As we gather today for Palm Sunday, we do not tell the story of people gathered outside Jerusalem, as we usually do. We do not recount our humble Lord riding into the city on a donkey. Instead, we gather to be that crowd. We who have seen Christ’s salvation, having been reminded over the course of Lent what it means to receive grace upon grace, have a prerogative toward singing of God’s goodness. We declare, today and always, that there is power in what Jesus did two thousand years ago precisely because Jesus is still saving us today.

The Church year begins with Advent, just a month ahead of the secular calendar. In that season we await Christ to be born into our hearts once again. Christ, living in the flesh, is an inspiration to us across our walk through January until the end of Lent. Those forty days of preparation begin with the reminder that we are just ash given life for a time. They conclude today with the cheers we raise to our one true savior who has never stopped saving us. Today as we sing “Hosannah!” I hope you are not just doing it because it is in the hymnal or written on the bulletin, but because you truly feel that call in your Heart. “Save us, O God!”

Today, though we are in Keyser and not Jerusalem, we remember the truth that Paul restates in our scripture for today. “There is now no condemnation for those in Christ Jesus.” We are rescued from our “body of death,” which chooses sin over righteousness again and again, not through anything we do, but through the all sufficient and wonderful sacrifice of Christ. We see, with the benefit of hindsight, what the crowd gathered that day never could. We know that Christ’s crucifixion waits on the horizon. It is a dark and cruel day on which the price of our salvation must be paid. We celebrate today more fully than they ever could have, and yet we also are bound up with the weight of Good Friday’s terrible cost.

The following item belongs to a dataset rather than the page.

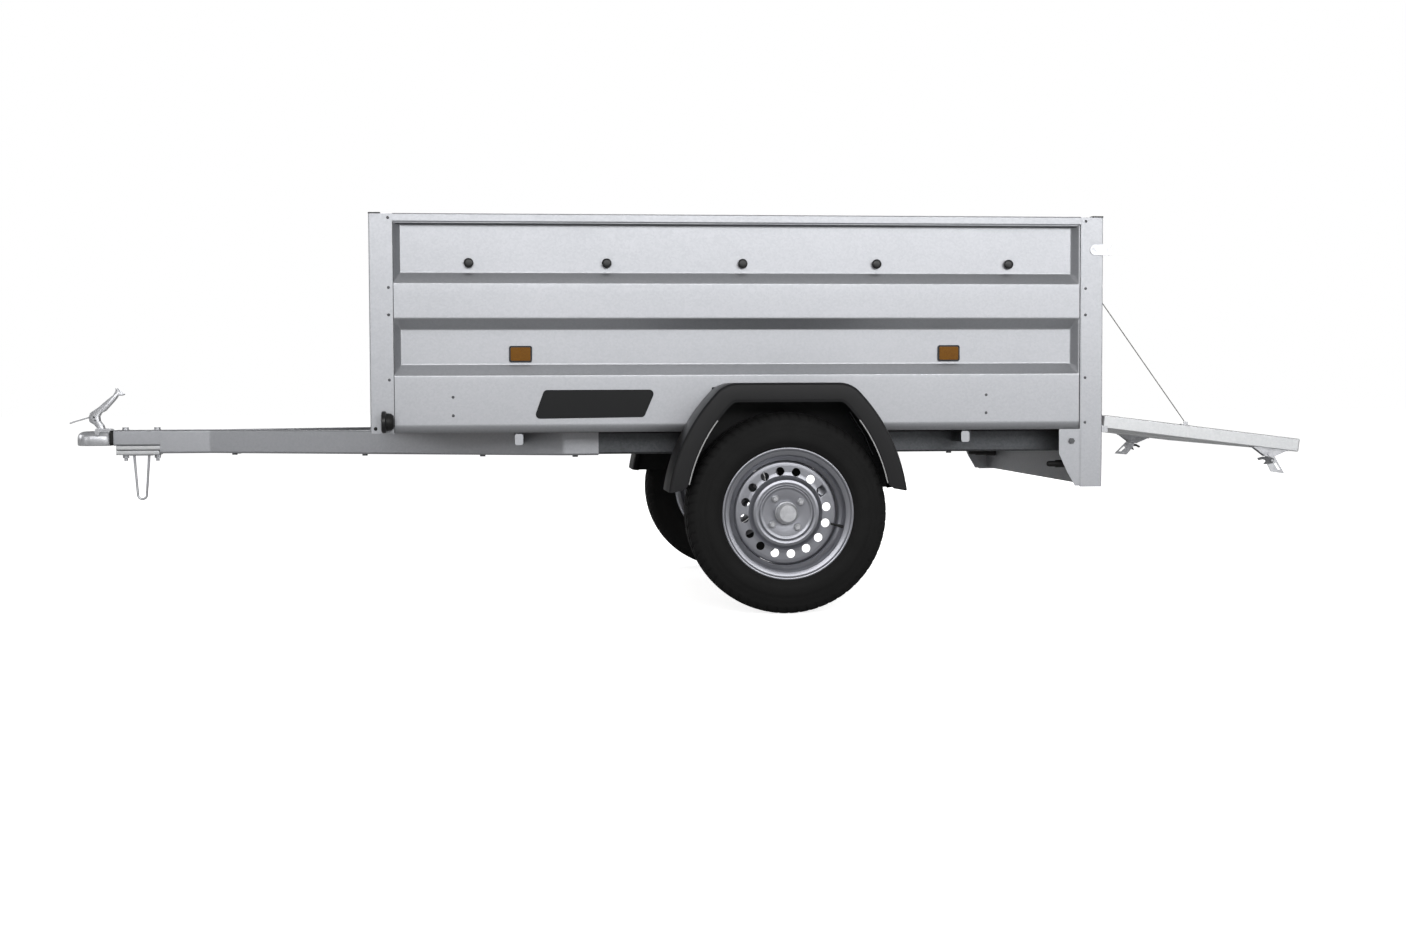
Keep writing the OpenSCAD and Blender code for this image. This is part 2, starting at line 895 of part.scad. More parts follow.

We ought to wave the palm branches we have, because we are alive and more than that made fully alive by what Christ has done. Sin has no power over us, nor does death keep its sting. For even as our flesh fails, we have the promise of a future resurrection. The wonder of God is not limited only to the three score and ten of a human life – it stretches into eternity through the wonderful work of our Lord Jesus Christ. Today is a day to praise God for all God has done.

We end our series on grace with a simple declaration. Grace is truly amazing. Whether it is the grace which calls us to be part of God’s church, or the grace that allows us to get rid of sin, it is that grace which makes this life we live in Christ possible. The same grace equips us to move from evil and into good, a move we would never make on our own. Grace, the blessing of God delivered to us through the work of Jesus Christ, is always available and always at work. All things are reconciled to God through this force of good and all good is made possible through the same.

As we wave our palm branches, especially here in a moment as we bring forward the elements for Holy Communion, I hope you will be able to reflect on God’s grace in your own life. Maybe you have just started a serious walk in faith, God’s grace just now bringing you into understanding what it means to be saved. Maybe you have faith, but have not yet chased off the lingering sin you hate in yourself. Maybe the next step of developing goodness is where you are. Maybe your somewhere in between any and all of these stages of life. Wherever you are, as we gather to celebrate our coming salvation, the grace that God offers us is here, ready for you to receive.

We read through the book of Romans throughout Lent. A book written by a man who devoted his life, at one point, to the persecution of Christians. It was written to Roman citizens who had celebrated the expulsion of Jews from the city, and now were being asked to welcome them back into the congregation. It remains for us today as a book that tries to make sense of God’s grace by specifically looking at how it interacts with the real lives of God’s people. The righteous, the wicked, Gentile and Jew, killer and healer, all are invited to a table that can set all things right… If only we can take seriously our call to make use of it.

If God’s grace is sufficient for all people, then it is certainly sufficient for us individually. If we are so saved by so amazing a God, then I hope that we can truly celebrate the work of God today. Let those palms wave, let your voice rise up, let your praise be true! For God’s grace is amazing, and it is given freely to you and to me, to all flesh that we may be saved. – Amen.